When you want to present a study of how the last 10 years of pushing home ownership to hide an anemic economy and irresponsible deficit spending have resulted in the worst economic crisis since the depression then naybe we can talk about "not slanted, biased, or jaded". Until then you really shouldn't mindlessly copy and paste a commentary from a biased source that wants to make believe that history started 2 years ago.

I'm not even going to bother digging into the 'facts' of an article from a source like that.

P.S. Just the very idea that in 2005, the Democrats were able to stop ANYTHING from going thru congress that the Republicans wanted is ludicrous to begin with. And to claim they prevented a vote is even more so.
For rosquirts

1. You took what I posted off on a tangent misrepresenting the facts and ignoring the point of the post.

2. You are not worth a debate because you are so extreme left wing, that the truth is only a tool you bend to match your agenda.

3. The point I wished to make stands. The mortgage crisis we are experiencing was born of a socialist not a capitalist program.

4. The government sponsored low income mortgage programs were developed as a result of "community action group" activities in the early 80s.

5. Finally the times and speed with which you post your replies and comments lead me to believe you probably are not what you profess to be. I now believe you must be working with the Obama misinformation team.

PS I'll ignore your reply because it's totally predictable. Also, I won't waste my time debating someone who obviously disagrees with the fundamental principles of our constitution.
 
That' better Josetta. You didn't come off as such a dingy leftist on that one.

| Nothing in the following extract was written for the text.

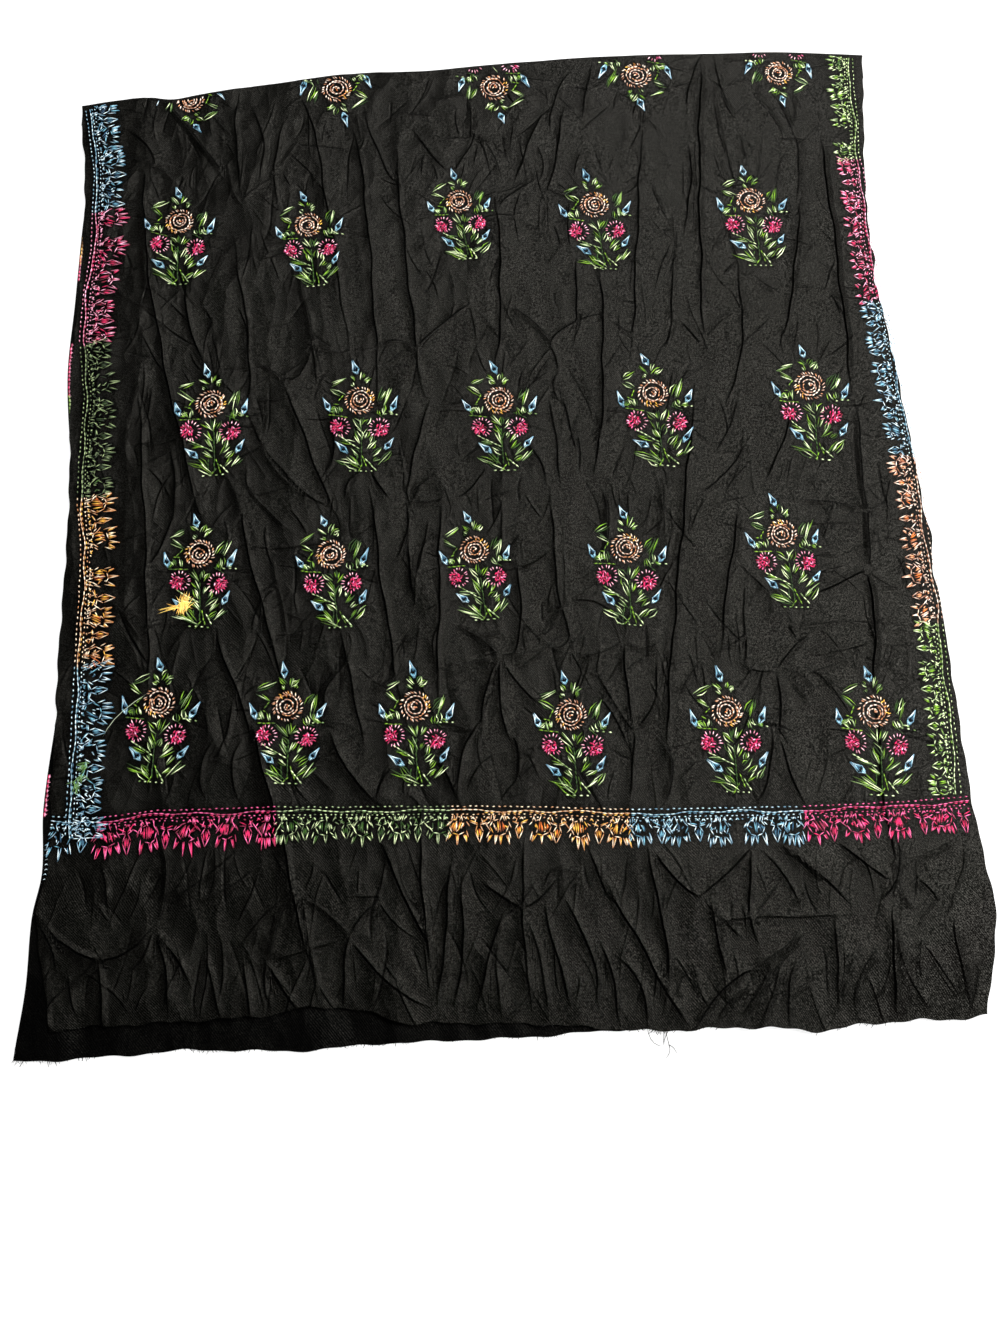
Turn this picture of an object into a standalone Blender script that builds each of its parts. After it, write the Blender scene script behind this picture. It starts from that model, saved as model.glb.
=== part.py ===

I agree with almost all of that post. You are certainly right that capitalism is not perfect. But you must agree that as a system, it allows the greatest number of people a better life and the opportunities to a better life than any other system. Anyone not agreeing with that can try to explain why the "poor huddled masses" flock here.

Norman
 
IndyHubby said:
For rosquirts

1. You took what I posted off on a tangent misrepresenting the facts and ignoring the point of the post.

2. You are not worth a debate because you are so extreme left wing, that the truth is only a tool you bend to match your agenda.

3. The point I wished to make stands. The mortgage crisis we are experiencing was born of a socialist not a capitalist program.

4. The government sponsored low income mortgage programs were developed as a result of "community action group" activities in the early 80s.

5. Finally the times and speed with which you post your replies and comments lead me to believe you probably are not what you profess to be. I now believe you must be working with the Obama misinformation team.

PS I'll ignore your reply because it's totally predictable. Also, I won't waste my time debating someone who obviously disagrees with the fundamental principles of our constitution.

LOL, what you posted still wasn't the 'truth' nor was it 'not slanted, biased, or jaded'

My point stands.

When you have to resort to labeling someone that disagrees with you as a leftist or as someone who doesn't believe in the constitution, it's a good sign you lost the debate.

Sorry I'm fast in spotting bogus posts, I must work for Obama,lol.